16. Years ago, you sent all your fan club members a cassette of you and your daughters singing a couple of Christmas songs. I still have mine somewhere. I was wondering if any of your girls have pursued a career in music?
One of my daughters is a record executive at a record label in Los Angeles. She is a go-getter. One of my other daughters is a songwriter, and I suspect a very good one. She made the old boy cry. Beautiful stuff.
17. Why do you generally overlook much of your material from the mid-’80s through the mid-’90s when you perform in concert? I’ve seen you in concert twice in recent years, and I have only heard you perform “She’s Crazy for Leaving” from that era.
Maybe it’s stubbornness, but I really feel that if I cannot achieve relevancy with work that I’m doing now, then I should go home and not do it. I think it really stems around that I have an absolute horror to being an oldies act. It’s because I’m an artist, and the most important thing to me, as an artist, is what I am creating now. What I’ve done is done. It’s always been that way. People say, “What is your favorite song you’ve ever written?” and I say, “The one I’m working on now.” Maybe there will come a time when I want to consolidate the whole of what I’ve written. I certainly stand behind the songs I wrote a long time ago. It’s a matter of relevancy for me. The work that I’m doing now is the most relevant to me, because if it is irrelevant out in the world and I don’t have an audience, truthfully I should quit. I should write books.
18. What was it like having Johnny Cash and June Carter Cash as in-laws?
Rarified. It’s not every day that you have access to people like that. Great artists and great people. My life will forever be the richer for it. I loved them both, and I believe they both loved me. They were great grandparents. John spoiled my kids. He fed them candy and did what a grandpa should do. June was just always delightfully engaging and lovely to me. She treated me wonderfully. They impacted my life, and it was a gift that will affect me forever.
19. I love your recent duets with Emmylou Harris on “My Baby’s Gone” and “Shelter From the Storm.” Several years back, there was a rumor that the two of you might put out a full album of duets together. Is there any truth to that rumor? Do you have any plans to record with her again anytime soon?
We spoke about it the other day, but it seems like every time we’ve spoken about it, either she was up to something that kept her from being able to get focused on it, or I was focused on something else that I was doing. We’ve said back and forth to each other all along that we should do it because there is some kind of sibling sound when we sing together. It’s pretty cool. We’ve always said that we should do it, and we’ve always said we’re going to do it, but we just haven’t done it.
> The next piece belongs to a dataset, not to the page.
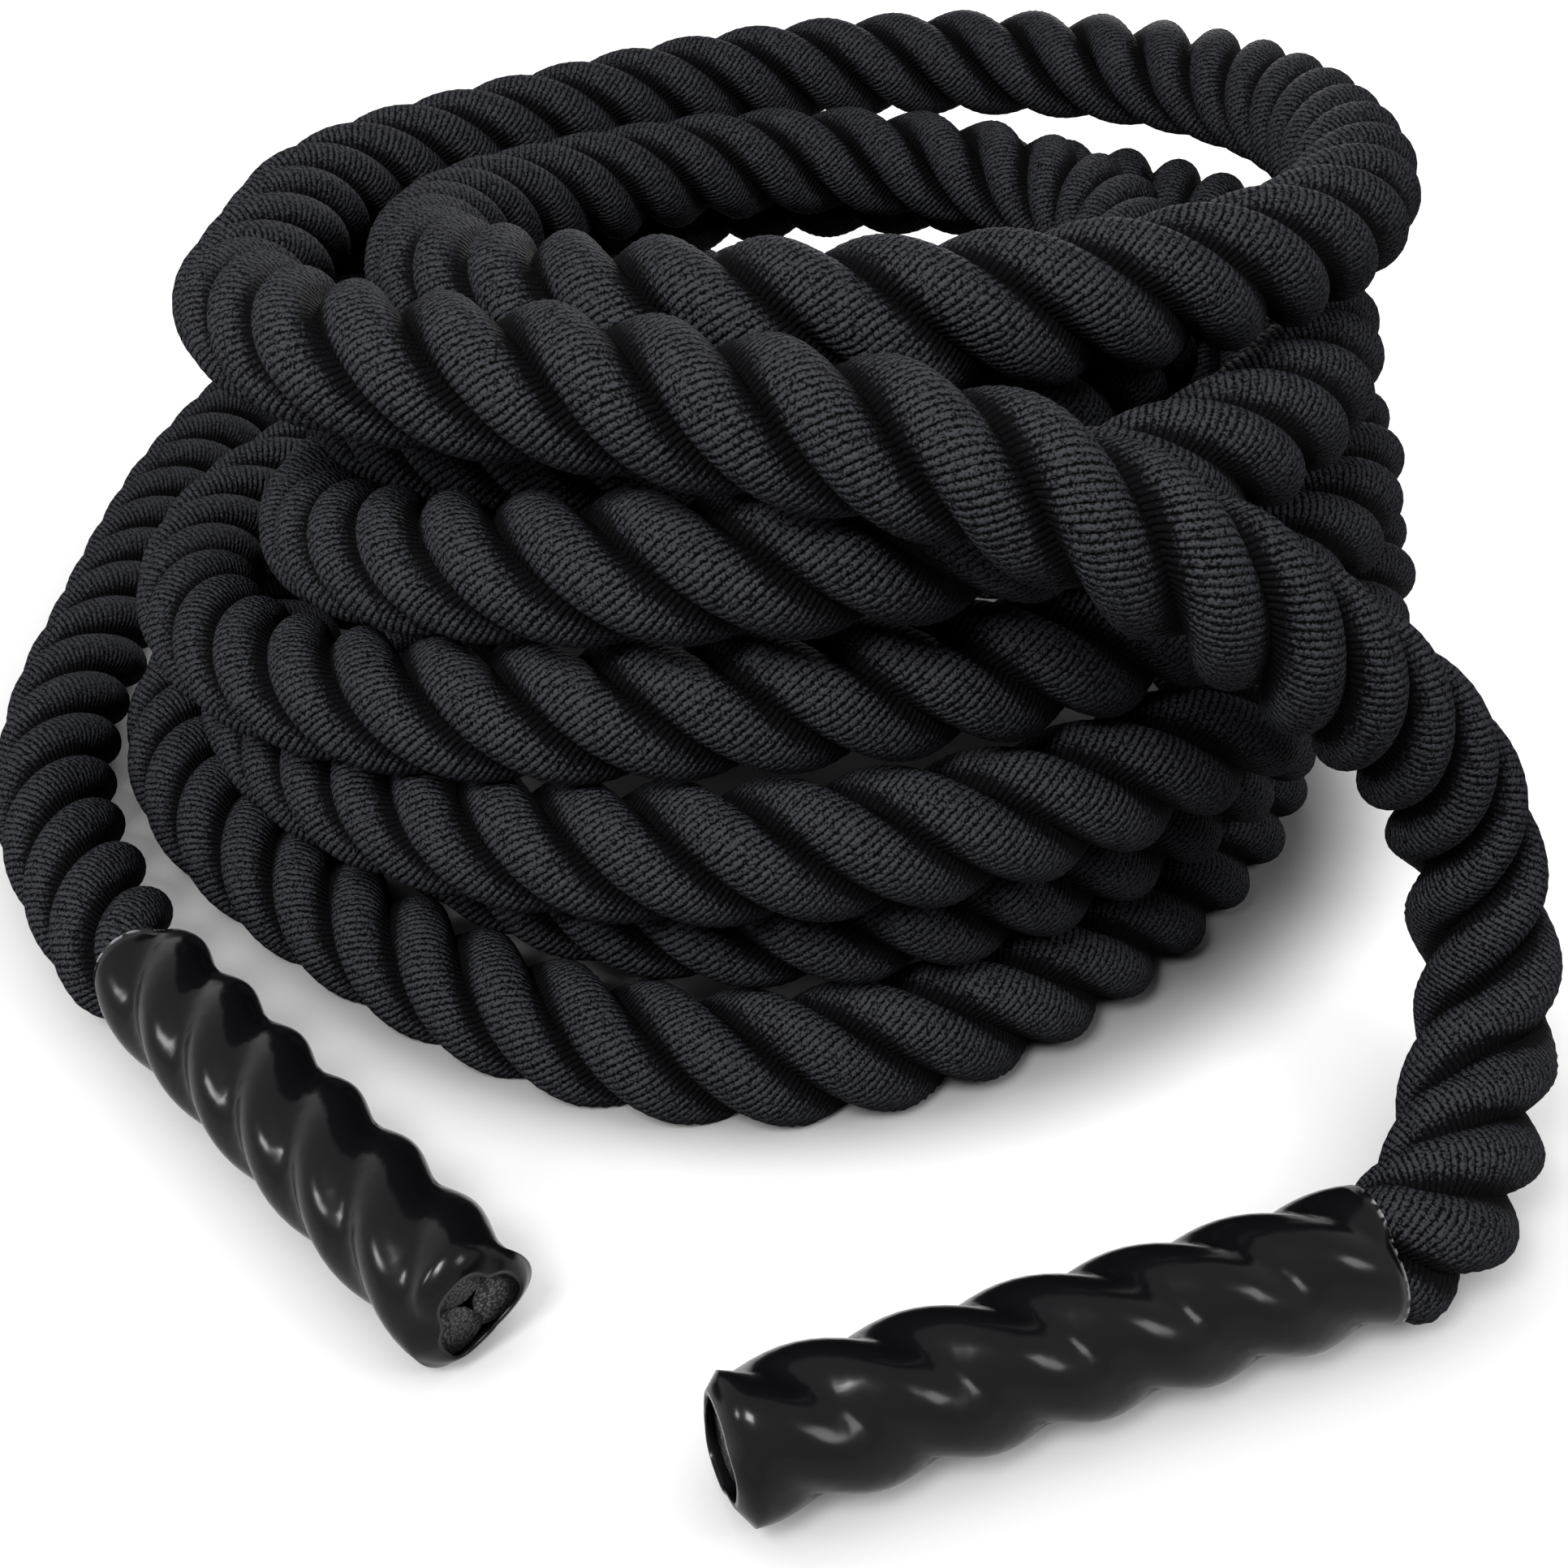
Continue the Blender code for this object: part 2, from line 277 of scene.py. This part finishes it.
def end_lines(start, first_heading, run_route, bend_route, heading):
    """Free stretch, bend and sleeve axis of one end, each from the pile outwards."""
    run = [start, *(np.array(place, float) * ROUTE_UNIT for place in run_route)]
    bend = [run[-1], *(np.array(place, float) * ROUTE_UNIT for place in bend_route)]
    pivot_heading = unit(bend[1] - run[-2])
    axis = grip_axis(heading)
    grip = np.array([bend[-1], bend[-1] + axis * SLEEVE_LENGTH])
    return smooth_run(run, first_heading, pivot_heading), smooth_run(bend, pivot_heading, axis), grip


def joined(lines):
    points = np.concatenate(lines)
    keep = np.ones(len(points), bool)
    keep[1:] = np.linalg.norm(np.diff(points, axis=0), axis=1) > SAME_POINT
    return points[keep]


def lengths_along(points):
    return np.concatenate(([0], np.cumsum(np.linalg.norm(np.diff(points, axis=0), axis=1))))


def line_length(points):
    return lengths_along(points)[-1]


def whole_route():
    """Middle line from the left sleeve's mouth to the right one, and the lengths of both ends."""
    steps = round(TURNS * 2 * math.pi * max(COIL_RADIUS_SHARES) * CORD_DIAMETER / FINE_STEP)
    turns = np.linspace(0, TURNS, steps)
    coil = coil_line(turns)
    near_start, near_end = coil_line((HEADING_STEP, TURNS - HEADING_STEP))
    start_heading = coil[0] - near_start
    start_heading[2] = 0
    start_heading = unit(start_heading)
    end_heading = unit(coil[-1] - near_end)
    start = coil[0] + start_heading * CORD_DIAMETER
    end = coil[-1] + end_heading * CORD_DIAMETER
    left = end_lines(start, start_heading, LEFT_RUN_ROUTE, LEFT_BEND_ROUTE, LEFT_GRIP_HEADING)
    right = end_lines(end, end_heading, RIGHT_RUN_ROUTE, RIGHT_BEND_ROUTE, RIGHT_GRIP_HEADING)
    left_bend = SLEEVE_LENGTH + line_length(left[1])
    right_bend = SLEEVE_LENGTH + line_length(right[1])
    lines = [line[::-1] for line in left[::-1]] + [coil] + list(right)
    points = joined(lines) + PILE_PLACE
    return points, left_bend, right_bend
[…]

20. Who is your favorite country singer of all time?
Favorite country singer of all time … Hank Williams. … Well, then there’s Willie Nelson. Can I have three? I can’t do one. Then if I have three, I’ll need five. Hank Williams for sure. Willie Nelson. Johnny Cash and Waylon Jennings. (laughs) It’s impossible to answer. I’d have to go with Hank Williams. I don’t think I could pick a No. 1. Those questions are always hard. It’s like, “How can you do that?”